Выбрать главу

Но что направляло Августа? Этого не знает никто.

Мы не знаем почти ничего о его семье или прежней жизни, не всегда можем понять, что творится у капитана на уме. Но кое-что я выяснил.

Из рассказов коллег знаю, когда именно Август вернулся на корабль после тюрьмы. Но я также знаю, в какой день он сбежал. Об этом говорили многие, новость не проскочила и мимо меня, на тот момент гвардейца и стража порядка.

Между двумя этими датами прошло больше трёх месяцев. Где он был всё это время? Где скрывался от гвардии, рыскающей повсюду? Куда направился, сбежав из тюрьмы средь белого дня?

Он никому не говорил об этом, но никто и не спрашивал. Я же просто не имел права задавать такие вопросы после всего, что Август для меня сделал, это было бы верхом неблагодарности. Так что я решил успокоиться и не придавать этому значения. У каждого из нас когда-то была своя жизнь, о которой остальным известно совсем немного. Тем более, что если всё получится, команда останется для меня в прошлом.

– Доброе утро, – я сдавленно улыбнулся, открыв дверь частной клиники на одной из улиц на краю города. – Алексей Романов. Ампутация ноги и пластическая операция, – девушка за столом поздоровалась, кивнула и поискала мою фамилию в своих записях.
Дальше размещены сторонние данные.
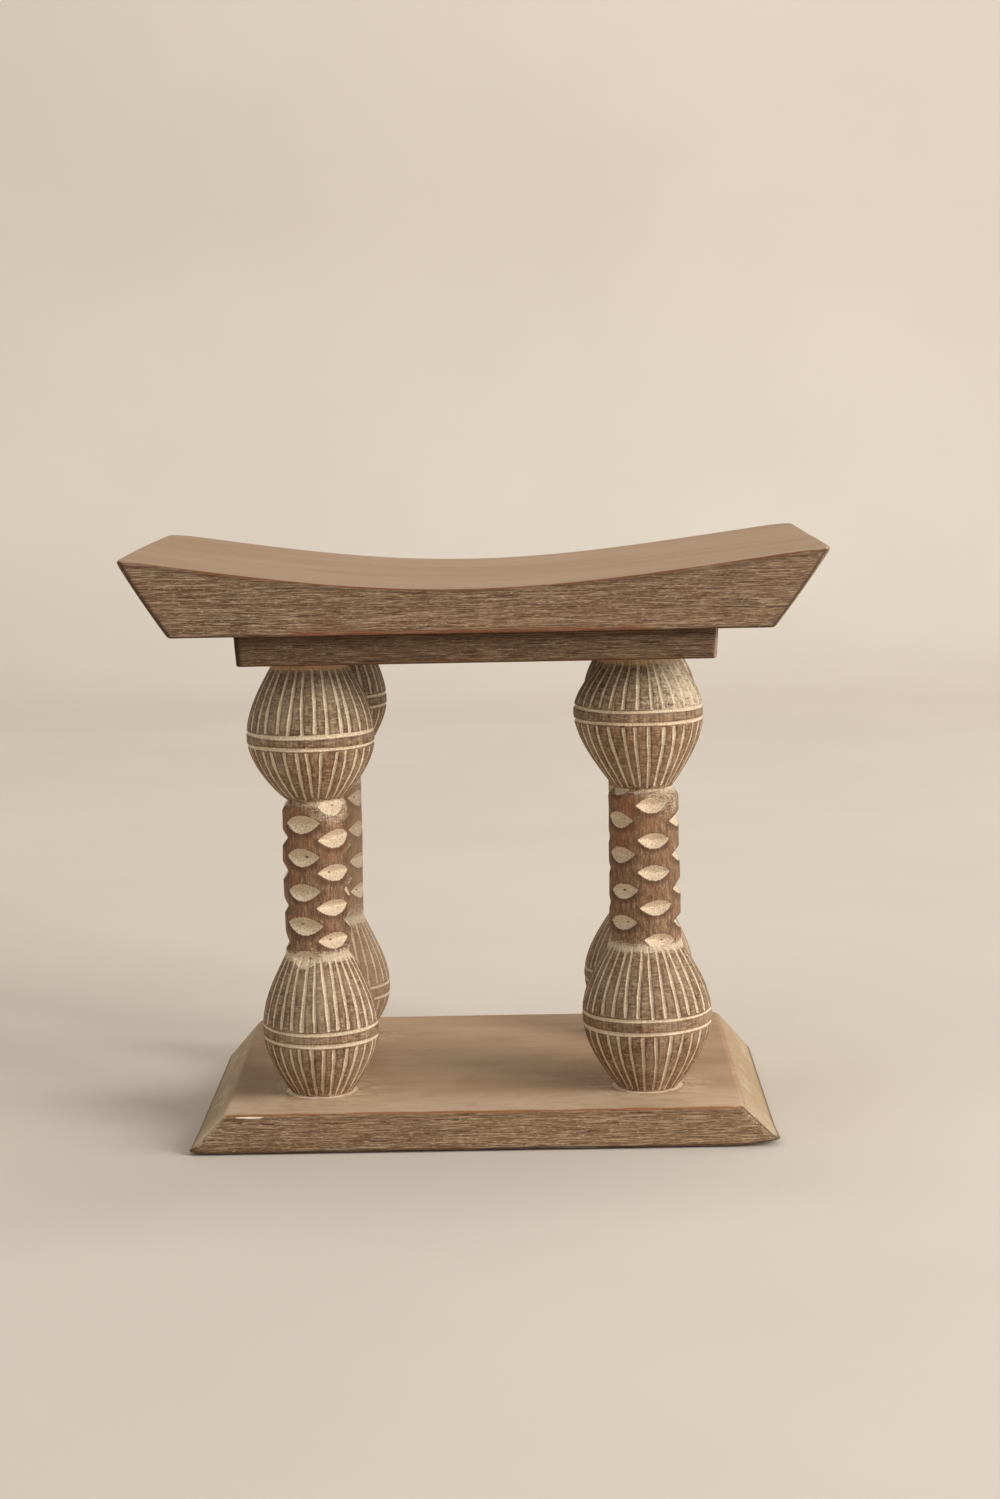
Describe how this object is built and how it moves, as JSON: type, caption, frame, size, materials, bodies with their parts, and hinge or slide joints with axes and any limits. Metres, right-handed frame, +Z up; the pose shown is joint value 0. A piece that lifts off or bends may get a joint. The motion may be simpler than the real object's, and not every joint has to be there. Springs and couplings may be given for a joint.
{
  "type": "headrest",
  "caption": "Stool-shaped wooden headrest: a saddle-topped board and an under board on carved gourd-shaped pillars with eye-shaped cuts, standing on a base board with slanted ends.",
  "frame": {"origin": "centre of the base board's underside", "axes": "+X along the boards, to the right seen from the front; -Y is the front; +Z up"},
  "size_m": [0.3, 0.185, 0.2569],
  "materials": {
    "board_wood": "limed and waxed, worn arrises, matte",
    "under_board_wood": "limed and waxed, darker, matte",
    "pillar_wood": "carved, limed in the cuts, matte",
    "dowel_wood": "plain unfinished",
    "screw_steel": "zinc plated"
  },
  "bodies": {
    "root": {"head_board": "board_wood", "under_board": "under_board_wood", "base_board": "board_wood", "pillar_front_left": "pillar_wood", "pillar_front_right": "pillar_wood", "pillar_back_left": "pillar_wood", "pillar_back_right": "pillar_wood", "top_dowel_front_left": "dowel_wood", "top_dowel_front_right": "dowel_wood", "top_dowel_back_left": "dowel_wood", "top_dowel_back_right": "dowel_wood", "foot_dowel_front_left": "dowel_wood", "foot_dowel_front_right": "dowel_wood", "foot_dowel_back_left": "dowel_wood", "foot_dowel_back_right": "dowel_wood", "screw_front_left": "screw_steel", "screw_front_right": "screw_steel", "screw_back_left": "screw_steel", "screw_back_right": "screw_steel"}
  },
  "joints": []
}
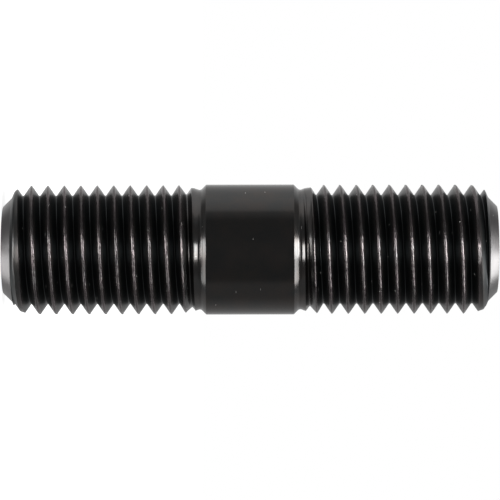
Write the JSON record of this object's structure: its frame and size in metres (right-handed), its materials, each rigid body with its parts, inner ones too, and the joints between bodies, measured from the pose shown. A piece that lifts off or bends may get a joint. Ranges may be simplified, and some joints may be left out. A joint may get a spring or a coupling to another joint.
{
  "type": "stud bolt",
  "caption": "Double-ended stud bolt in black-finished steel, with a rolled right-hand thread at both ends and a plain shank between them.",
  "frame": {"origin": "centre of the lower end face, on which the stud stands", "axes": "+Z along the stud's axis, from the lower end face to the upper one; +X and +Y are square to it"},
  "size_m": [0.0158, 0.0158, 0.06],
  "materials": {
    "black_steel": "black oxide on steel, oiled, with bright worn thread crests"
  },
  "bodies": {
    "root": {"stud": "black_steel"}
  },
  "joints": []
}
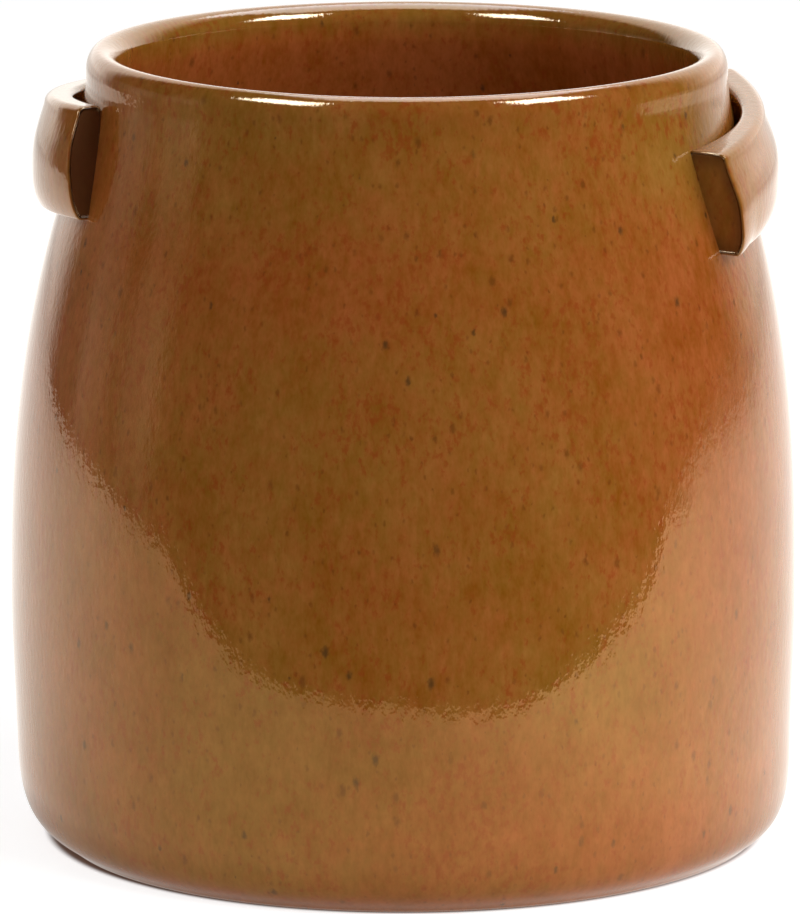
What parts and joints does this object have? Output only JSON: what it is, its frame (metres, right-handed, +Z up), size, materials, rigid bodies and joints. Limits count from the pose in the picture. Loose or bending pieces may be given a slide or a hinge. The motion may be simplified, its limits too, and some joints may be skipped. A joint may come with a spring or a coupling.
{
  "type": "handled stoneware pot planter",
  "caption": "Glazed stoneware pot with a wide rolled mouth, a belly swelling to a broad foot, and clay strap lugs pressed on under the rim.",
  "frame": {"origin": "centre of the resting face, on the table", "axes": "+Z up along the pot's axis, out of the mouth; +X towards the right lug, -X towards the left lug"},
  "size_m": [0.3, 0.3, 0.302],
  "materials": {
    "jar_glaze": "gloss",
    "lug_glaze": "gloss"
  },
  "bodies": {
    "root": {"jar_body": "jar_glaze", "lug_left": "lug_glaze", "lug_right": "lug_glaze"}
  },
  "joints": []
}
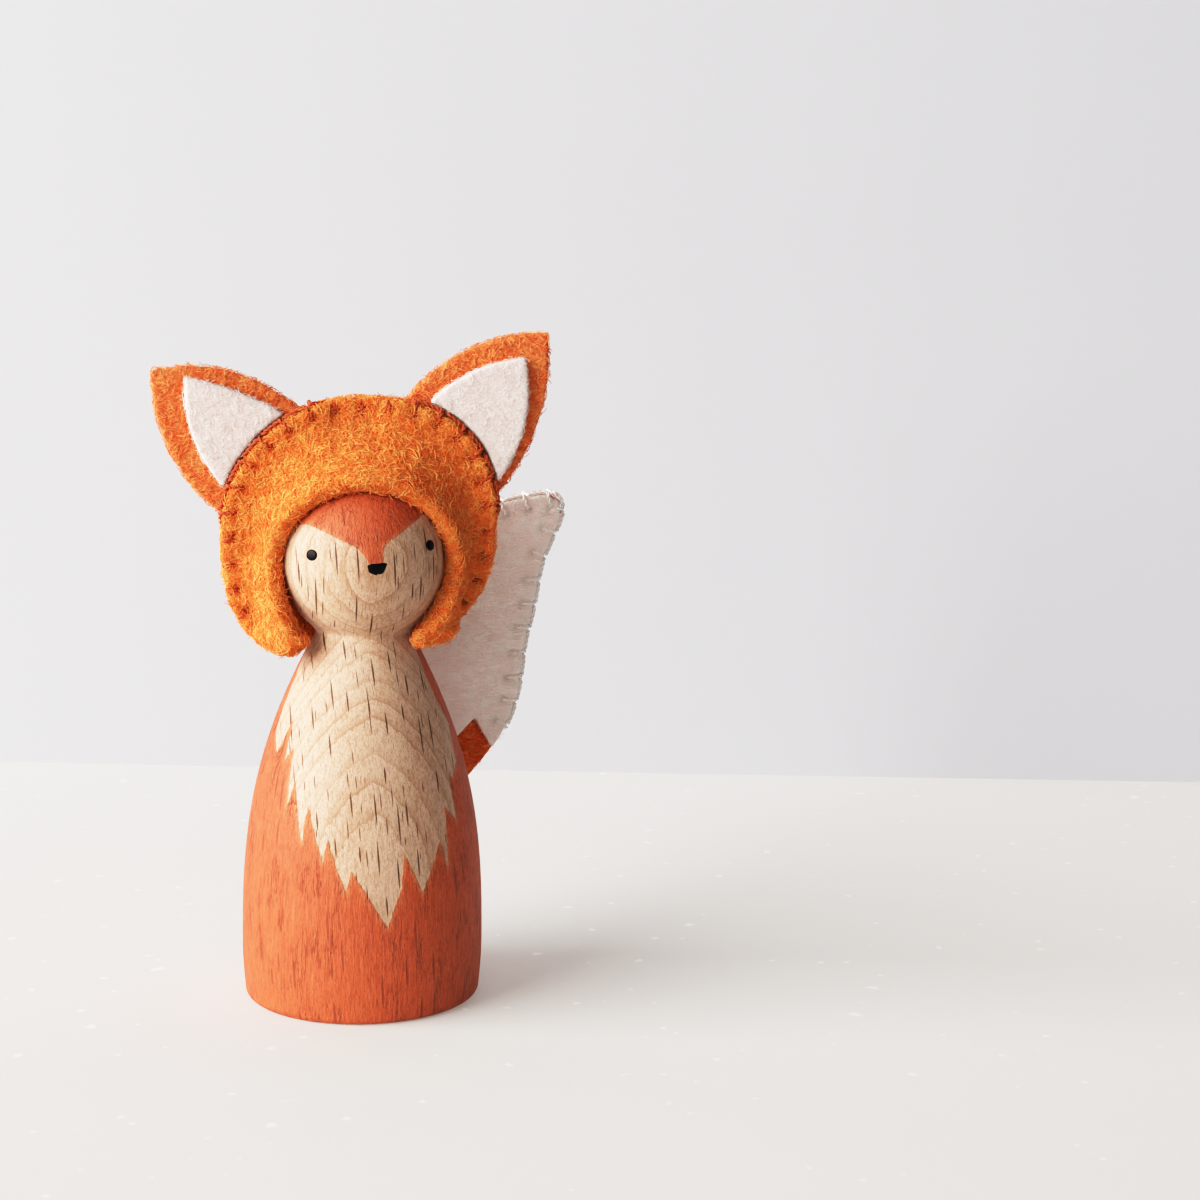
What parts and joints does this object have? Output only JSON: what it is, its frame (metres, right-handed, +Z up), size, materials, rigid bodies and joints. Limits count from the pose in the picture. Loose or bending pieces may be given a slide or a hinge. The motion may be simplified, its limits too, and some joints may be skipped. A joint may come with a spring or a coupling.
{
  "type": "peg doll",
  "caption": "Turned wooden peg figure with a painted face and coat, in a pull-off sewn felt bonnet with pointed fox ears, with a flat felt tail glued to its back.",
  "frame": {"origin": "centre of the flat underside of the turned base", "axes": "+Z up through the figure, -Y the way the face looks, +X to the right as seen from the front"},
  "size_m": [0.0557, 0.0341, 0.0848],
  "materials": {
    "painted_beech": "thin matt coral paint over beech, bare beech at the face and chest",
    "hood_felt": "thick orange craft felt, fuzzy",
    "ear_felt": "orange craft felt",
    "white_felt": "thin white craft felt",
    "tail_felt": "orange craft felt",
    "rust_thread": "matt cotton thread",
    "white_thread": "matt cotton thread",
    "glue": "dried craft glue"
  },
  "bodies": {
    "figure": {"peg": "painted_beech", "tail_core": "tail_felt", "tail_tip_front": "white_felt", "tail_tip_back": "white_felt", "tail_tip_thread": "white_thread", "tail_glue_pad": "glue"},
    "bonnet": {"hood_front_panel": "hood_felt", "hood_back_panel": "hood_felt", "hood_seam_thread": "rust_thread", "ear_left": "ear_felt", "ear_right": "ear_felt", "ear_left_lining": "white_felt", "ear_right_lining": "white_felt"}
  },
  "joints": [
    {"name": "hood_lift", "type": "slide", "parent": "figure", "child": "bonnet", "axis": [0, 0, 1], "range_m": [0, 0.03]}
  ]
}
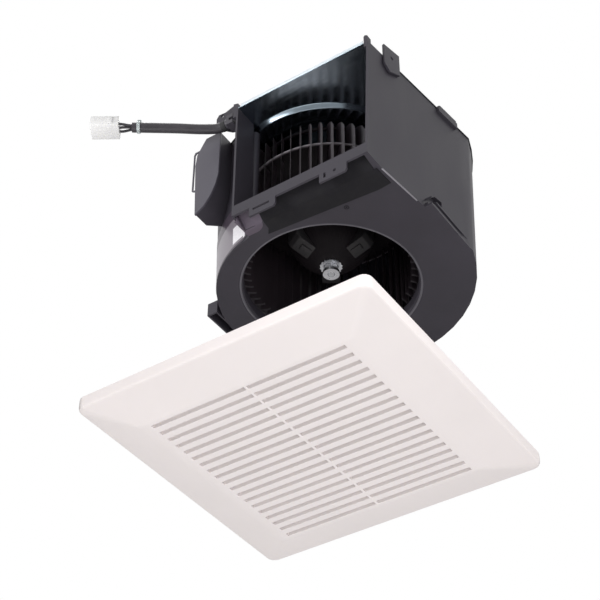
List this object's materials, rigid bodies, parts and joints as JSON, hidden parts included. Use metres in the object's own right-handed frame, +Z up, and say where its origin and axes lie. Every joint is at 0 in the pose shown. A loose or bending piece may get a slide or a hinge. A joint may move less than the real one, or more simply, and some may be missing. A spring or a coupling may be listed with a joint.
{
  "type": "bathroom exhaust fan",
  "caption": "Ceiling exhaust fan: dark scroll blower with a squirrel-cage wheel on an inner motor, plug-in lead, and a square white slotted grille hung below on torsion springs.",
  "frame": {"origin": "on the wheel axis, at the top face of the motor plate, where the blower seats up into its ceiling housing", "axes": "+Z up along the wheel axis, the outlet blows towards -Y, the junction box and lead are on the -X side"},
  "size_m": [0.3406, 0.376, 0.404],
  "materials": {
    "casing_plastic": "moulded matt dark grey, fine grain",
    "galvanised_steel": "galvanised sheet, bluish",
    "zinc_steel": "bright zinc",
    "motor_steel": "plain grey stamped steel",
    "lamination_steel": "varnished steel sheets",
    "winding": "varnished copper wire",
    "bearing_bronze": "sintered bronze",
    "grommet_rubber": "soft black rubber",
    "shaft_steel": "ground steel",
    "pale_plastic": "natural nylon",
    "hub_metal": "turned aluminium",
    "wheel_plastic": "moulded near-black plastic",
    "capacitor_case": "cream plastic case",
    "lead_sleeve": "soft black vinyl sleeve",
    "tie_nylon": "clear nylon",
    "wire_insulation": "dark wire insulation",
    "connector_nylon": "milky white nylon",
    "pin_brass": "plated brass",
    "grille_plastic": "warm white, satin",
    "spring_steel": "bright spring wire"
  },
  "bodies": {
    "blower": {"scroll_casing": "casing_plastic", "side_bracket": "casing_plastic", "ear_bracket": "casing_plastic", "motor_plate": "galvanised_steel", "plate_screws": "zinc_steel", "motor_upper_bell": "motor_steel", "motor_lower_bell": "motor_steel", "stator_core": "lamination_steel", "upper_winding": "winding", "lower_winding": "winding", "upper_bearing": "bearing_bronze", "lower_bearing": "bearing_bronze", "motor_grommets": "grommet_rubber", "motor_screws": "zinc_steel", "bell_screws": "zinc_steel", "junction_box": "casing_plastic", "junction_cover": "casing_plastic", "run_capacitor": "capacitor_case", "wire_splices": "pale_plastic", "motor_leads": "lead_sleeve", "lead_gland": "casing_plastic", "supply_lead": "lead_sleeve", "cable_tie": "tie_nylon", "lead_wires": "wire_insulation", "connector_body": "connector_nylon", "connector_pins": "pin_brass"},
    "wheel": {"motor_shaft": "shaft_steel", "rotor_core": "lamination_steel", "thrust_collar": "pale_plastic", "hub_bush": "hub_metal", "impeller": "wheel_plastic", "star_washer": "zinc_steel", "shaft_nut": "zinc_steel"},
    "grille": {"grille_panel": "grille_plastic", "left_spring_bracket": "grille_plastic", "right_spring_bracket": "grille_plastic"},
    "left_front_spring": {"left_spring_front_arm": "spring_steel"},
    "left_rear_spring": {"left_spring_rear_arm": "spring_steel"},
    "right_front_spring": {"right_spring_front_arm": "spring_steel"},
    "right_rear_spring": {"right_spring_rear_arm": "spring_steel"}
  },
  "joints": [
    {"name": "wheel_spin", "type": "hinge", "parent": "blower", "child": "wheel", "pos_m": [0, 0, 0], "axis": [0, 0, 1], "continuous": true},
    {"name": "grille_drop", "type": "slide", "parent": "blower", "child": "grille", "axis": [0, 0, 1], "range_m": [0, 0.09]},
    {"name": "left_front_swing", "type": "hinge", "parent": "grille", "child": "left_front_spring", "pos_m": [-0.135, -0.01, -0.362], "axis": [-1, 0, 0], "range_deg": [0, 60], "stiffness_Nm_per_rad": 0.3},
    {"name": "left_rear_swing", "type": "hinge", "parent": "grille", "child": "left_rear_spring", "pos_m": [-0.135, -0.01, -0.362], "axis": [1, 0, 0], "range_deg": [0, 60], "stiffness_Nm_per_rad": 0.3},
    {"name": "right_front_swing", "type": "hinge", "parent": "grille", "child": "right_front_spring", "pos_m": [0.105, -0.01, -0.362], "axis": [-1, 0, 0], "range_deg": [0, 60], "stiffness_Nm_per_rad": 0.3},
    {"name": "right_rear_swing", "type": "hinge", "parent": "grille", "child": "right_rear_spring", "pos_m": [0.105, -0.01, -0.362], "axis": [1, 0, 0], "range_deg": [0, 60], "stiffness_Nm_per_rad": 0.3}
  ],
  "couplings": [
    {"joint": "left_rear_swing", "follows": "left_front_swing", "ratio": 1},
    {"joint": "right_rear_swing", "follows": "right_front_swing", "ratio": 1}
  ]
}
– Проходите в тринадцатый кабинет, пожалуйста. Доктор вас ожидает, – она приветливо улыбнулась и показала мне в конец коридора. Я старался выглядеть как можно спокойнее, хотя, скажу честно, получалось не очень. Меня бросило в дрожь, когда на двери кабинета я увидел табличку «13», и ощутимо затрясло от характерного запаха лекарств.

На следующий день, когда получили результаты всех анализов, доктора начали подготовку, а я лежал на операционном столе с закрытыми глазами, боясь даже пошевелиться. Страх овладел мной, заставил остальные эмоции притупиться вместе с голосом разума. Что будет со мной, когда я выйду из клиники совершенно другим человеком?

Сможет ли кто-то принять меня без правой ноги и с другим лицом?

Я в своём печальном детстве любил целый мир, но этого никто не понял. Пришлось выучить понятие ненависти. Лучшие и чистейшие чувства я прятал в глубине сердца, боясь, что и их не поймут. Говорил правду – мне не верили, тогда я и начал лгать. Я видел, как другие становятся счастливыми, не зная ничего о жизни, легко пользуясь тем, чего я безуспешно пытался добиться. Во мне родилась, выросла и стала родной тоска. Не отчаяние, которое лечится врачами, а бессилие. Страшная, пустая и холодная тоска, спрятанная за милой улыбкой и тёплой вежливостью.

Я умел прощать, доверять и уступать – это давалось мне гораздо лучше, чем спорить и доказывать своё. Но детство закончилось слишком быстро и неожиданно. Отец с мачехой от меня отказались, понимая, что я не оправдаю их ожиданий, и всё же из дома я бежал по своей воле, устав от постоянных упрёков и криков. Тогда у меня и появилась новая семья – Хель. Я многому у неё научился.

Не нужно слишком часто прощать людей. Не нужно слишком часто уступать им и наивно доверять. Даже если очень любишь. Даже если придётся переступить через себя.

Наверное, из-за этого может показаться, что я – какой-то бездушный человек, но это не так. Нет. Я терпеть не могу людей, которые слишком категорично относятся к окружающим. У которых есть принципы, через которые они не переступят ни при каких обстоятельствах. Нужно уметь прощать, уступать, быть готовым к компромиссам, но во всём знать меру. Научиться размышлять и анализировать. В конце концов, думать о последствиях!

Через несколько дней я вернусь домой и пойму, был ли прав, когда покинул фрегат и команду. А сейчас анестезия берёт своё.

– Считайте от десяти до одного. Медленно, – я, прислушиваясь к звукам вокруг себя, хриплым голосом начинаю обратный отсчёт: «Десять. Девять. Восемь. Семь. Шес…»

Август

Раньше я не понимал, сколько теряю, отрекаясь от родного города, где родился и вырос.

Он слишком сильно отличался от оживлённых мегаполисов, которые я видел постоянно. Родной был тихим и зелёным, дарящим ощущение тепла. Он просыпался на рассвете и застенчиво улыбался жителям, приветствовал путников и освещал солнцем юных девушек. Он засыпал ночью и выпускал в это время лишь редких людей.

Я начинаю говорить совсем как Орфей… Меня это напрягает, но почему-то здесь, в городе, где мне известна каждая улица, каждое дерево и сломанный забор, хочется говорить именно так.